[start AVAILABLE DATA]

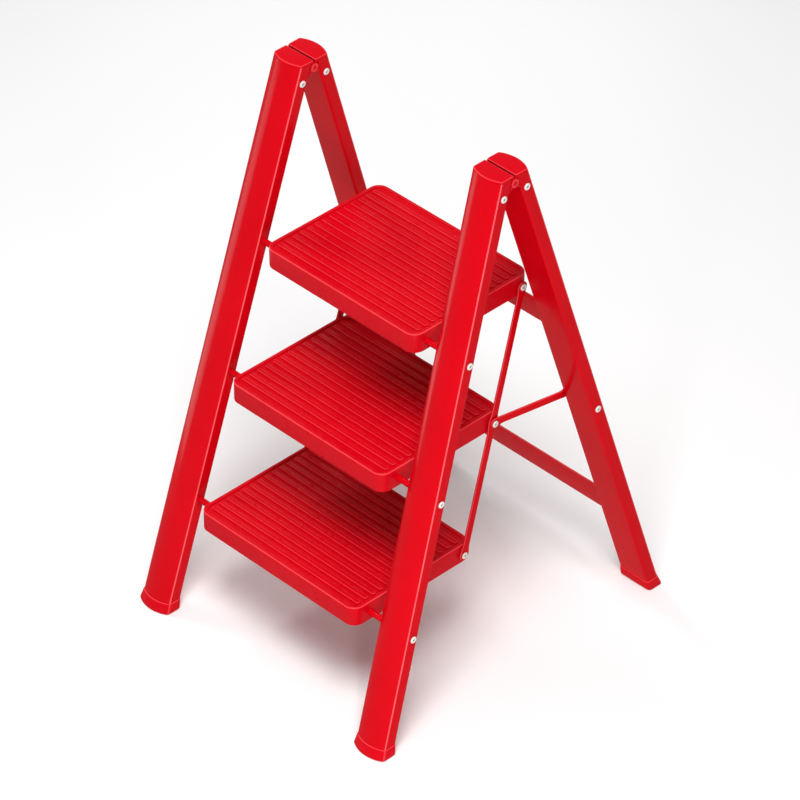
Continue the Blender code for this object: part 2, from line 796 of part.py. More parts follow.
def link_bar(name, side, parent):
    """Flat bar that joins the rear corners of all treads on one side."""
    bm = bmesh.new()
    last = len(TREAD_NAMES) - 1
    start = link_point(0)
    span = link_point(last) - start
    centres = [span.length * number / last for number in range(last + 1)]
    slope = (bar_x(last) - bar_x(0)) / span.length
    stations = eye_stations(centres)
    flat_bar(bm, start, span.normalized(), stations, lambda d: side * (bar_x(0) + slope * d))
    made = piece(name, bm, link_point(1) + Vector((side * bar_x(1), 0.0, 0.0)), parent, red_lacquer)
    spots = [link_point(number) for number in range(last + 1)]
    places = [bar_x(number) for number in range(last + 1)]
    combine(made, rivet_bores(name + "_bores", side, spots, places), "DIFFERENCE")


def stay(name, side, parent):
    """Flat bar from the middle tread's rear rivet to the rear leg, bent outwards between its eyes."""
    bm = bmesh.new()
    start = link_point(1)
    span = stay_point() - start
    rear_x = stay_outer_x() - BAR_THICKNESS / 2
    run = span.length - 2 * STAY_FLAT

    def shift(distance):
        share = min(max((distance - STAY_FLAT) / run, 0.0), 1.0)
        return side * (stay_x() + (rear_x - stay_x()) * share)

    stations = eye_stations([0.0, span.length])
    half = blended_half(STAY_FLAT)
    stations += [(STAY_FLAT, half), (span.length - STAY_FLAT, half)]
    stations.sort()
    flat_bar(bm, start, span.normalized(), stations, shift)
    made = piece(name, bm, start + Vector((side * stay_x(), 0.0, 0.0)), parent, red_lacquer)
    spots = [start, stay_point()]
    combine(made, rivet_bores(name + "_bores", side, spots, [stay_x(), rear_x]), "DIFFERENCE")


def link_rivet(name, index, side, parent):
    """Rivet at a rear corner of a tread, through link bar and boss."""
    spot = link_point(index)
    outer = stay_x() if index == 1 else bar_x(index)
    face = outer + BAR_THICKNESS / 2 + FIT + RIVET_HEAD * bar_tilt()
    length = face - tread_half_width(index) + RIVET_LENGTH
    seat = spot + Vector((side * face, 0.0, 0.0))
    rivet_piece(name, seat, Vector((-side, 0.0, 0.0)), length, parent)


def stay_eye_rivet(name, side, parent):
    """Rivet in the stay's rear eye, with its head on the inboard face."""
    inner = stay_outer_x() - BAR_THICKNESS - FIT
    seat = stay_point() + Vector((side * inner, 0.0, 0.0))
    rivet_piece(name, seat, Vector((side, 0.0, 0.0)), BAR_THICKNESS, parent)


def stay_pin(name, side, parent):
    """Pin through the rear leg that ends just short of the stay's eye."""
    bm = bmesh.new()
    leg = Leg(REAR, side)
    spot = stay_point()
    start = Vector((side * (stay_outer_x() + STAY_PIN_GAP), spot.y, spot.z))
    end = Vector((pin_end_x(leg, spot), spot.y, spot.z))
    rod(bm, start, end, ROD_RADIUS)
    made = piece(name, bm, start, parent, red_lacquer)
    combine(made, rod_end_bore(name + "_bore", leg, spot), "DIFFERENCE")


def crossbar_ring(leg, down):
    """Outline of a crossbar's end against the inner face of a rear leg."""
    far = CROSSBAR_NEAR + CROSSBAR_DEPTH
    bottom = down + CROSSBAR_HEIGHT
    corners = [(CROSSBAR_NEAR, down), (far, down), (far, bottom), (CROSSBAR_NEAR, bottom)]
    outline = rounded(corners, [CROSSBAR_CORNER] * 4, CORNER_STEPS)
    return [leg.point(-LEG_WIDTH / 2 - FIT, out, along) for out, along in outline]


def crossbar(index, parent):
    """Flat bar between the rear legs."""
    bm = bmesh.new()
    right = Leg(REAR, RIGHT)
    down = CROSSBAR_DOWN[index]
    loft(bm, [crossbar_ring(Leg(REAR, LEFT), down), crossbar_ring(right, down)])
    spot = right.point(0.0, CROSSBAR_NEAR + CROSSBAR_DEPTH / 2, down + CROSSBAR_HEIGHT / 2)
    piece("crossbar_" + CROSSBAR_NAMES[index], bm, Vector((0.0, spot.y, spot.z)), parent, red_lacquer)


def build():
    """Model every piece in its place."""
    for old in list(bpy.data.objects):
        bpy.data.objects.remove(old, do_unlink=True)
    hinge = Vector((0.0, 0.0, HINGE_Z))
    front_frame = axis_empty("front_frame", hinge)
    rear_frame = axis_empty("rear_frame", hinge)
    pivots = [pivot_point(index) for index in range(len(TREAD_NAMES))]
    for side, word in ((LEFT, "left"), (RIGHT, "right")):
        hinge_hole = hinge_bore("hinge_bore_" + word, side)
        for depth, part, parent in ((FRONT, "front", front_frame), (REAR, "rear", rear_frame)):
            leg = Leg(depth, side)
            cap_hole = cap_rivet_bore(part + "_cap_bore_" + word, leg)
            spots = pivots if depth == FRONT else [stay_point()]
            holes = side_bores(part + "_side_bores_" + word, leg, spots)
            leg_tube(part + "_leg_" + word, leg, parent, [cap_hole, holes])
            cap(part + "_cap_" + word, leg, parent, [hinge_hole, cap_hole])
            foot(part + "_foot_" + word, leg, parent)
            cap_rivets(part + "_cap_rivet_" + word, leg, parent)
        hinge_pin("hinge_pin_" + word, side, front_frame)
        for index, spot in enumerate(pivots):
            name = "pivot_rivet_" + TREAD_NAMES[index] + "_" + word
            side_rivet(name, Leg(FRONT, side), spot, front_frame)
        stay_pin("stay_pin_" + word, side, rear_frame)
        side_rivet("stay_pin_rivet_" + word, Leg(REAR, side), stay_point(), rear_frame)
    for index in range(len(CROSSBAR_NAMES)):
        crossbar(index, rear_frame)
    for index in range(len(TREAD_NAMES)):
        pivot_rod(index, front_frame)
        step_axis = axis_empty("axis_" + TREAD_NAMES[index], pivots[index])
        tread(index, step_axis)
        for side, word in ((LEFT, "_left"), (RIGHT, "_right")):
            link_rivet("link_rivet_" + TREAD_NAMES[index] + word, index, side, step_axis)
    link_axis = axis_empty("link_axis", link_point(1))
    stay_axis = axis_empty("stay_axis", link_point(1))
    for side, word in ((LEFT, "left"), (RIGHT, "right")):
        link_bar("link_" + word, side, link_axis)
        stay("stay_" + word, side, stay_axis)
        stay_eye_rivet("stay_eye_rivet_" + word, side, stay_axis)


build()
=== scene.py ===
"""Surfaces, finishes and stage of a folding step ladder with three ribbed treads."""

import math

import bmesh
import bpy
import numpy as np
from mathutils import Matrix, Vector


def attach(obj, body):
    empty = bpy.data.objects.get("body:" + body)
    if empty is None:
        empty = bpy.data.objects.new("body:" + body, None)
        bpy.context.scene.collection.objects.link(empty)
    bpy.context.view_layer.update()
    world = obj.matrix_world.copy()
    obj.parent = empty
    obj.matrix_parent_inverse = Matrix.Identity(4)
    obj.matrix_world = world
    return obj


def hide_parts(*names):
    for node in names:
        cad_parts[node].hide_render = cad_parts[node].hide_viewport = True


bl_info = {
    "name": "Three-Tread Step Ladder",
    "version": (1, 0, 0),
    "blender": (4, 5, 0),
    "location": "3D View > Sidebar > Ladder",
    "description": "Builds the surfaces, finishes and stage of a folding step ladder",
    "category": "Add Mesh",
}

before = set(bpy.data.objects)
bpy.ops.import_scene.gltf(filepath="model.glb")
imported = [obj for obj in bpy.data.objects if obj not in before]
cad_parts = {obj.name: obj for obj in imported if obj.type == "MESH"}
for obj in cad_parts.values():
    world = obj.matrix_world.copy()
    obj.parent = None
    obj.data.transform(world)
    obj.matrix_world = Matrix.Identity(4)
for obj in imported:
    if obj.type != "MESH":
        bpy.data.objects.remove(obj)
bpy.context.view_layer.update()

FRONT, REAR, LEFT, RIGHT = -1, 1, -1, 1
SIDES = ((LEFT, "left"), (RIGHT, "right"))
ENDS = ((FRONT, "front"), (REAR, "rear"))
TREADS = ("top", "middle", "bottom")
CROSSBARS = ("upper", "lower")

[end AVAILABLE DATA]

* REQUEST *
Return, please, the lines of the data from the first through the line containing "return side *", both kept, exactly as they stand and nothing more.

* RESULT FOR THIS EXERCISE *
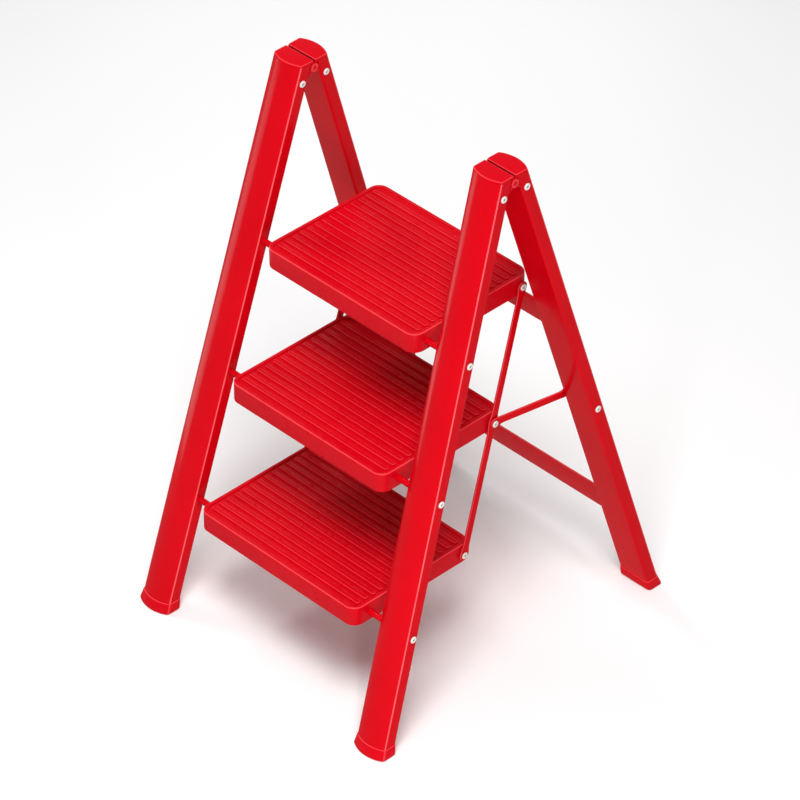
Continue the Blender code for this object: part 2, from line 796 of part.py. More parts follow.
def link_bar(name, side, parent):
    """Flat bar that joins the rear corners of all treads on one side."""
    bm = bmesh.new()
    last = len(TREAD_NAMES) - 1
    start = link_point(0)
    span = link_point(last) - start
    centres = [span.length * number / last for number in range(last + 1)]
    slope = (bar_x(last) - bar_x(0)) / span.length
    stations = eye_stations(centres)
    flat_bar(bm, start, span.normalized(), stations, lambda d: side * (bar_x(0) + slope * d))
    made = piece(name, bm, link_point(1) + Vector((side * bar_x(1), 0.0, 0.0)), parent, red_lacquer)
    spots = [link_point(number) for number in range(last + 1)]
    places = [bar_x(number) for number in range(last + 1)]
    combine(made, rivet_bores(name + "_bores", side, spots, places), "DIFFERENCE")


def stay(name, side, parent):
    """Flat bar from the middle tread's rear rivet to the rear leg, bent outwards between its eyes."""
    bm = bmesh.new()
    start = link_point(1)
    span = stay_point() - start
    rear_x = stay_outer_x() - BAR_THICKNESS / 2
    run = span.length - 2 * STAY_FLAT

    def shift(distance):
        share = min(max((distance - STAY_FLAT) / run, 0.0), 1.0)
        return side * (stay_x() + (rear_x - stay_x()) * share)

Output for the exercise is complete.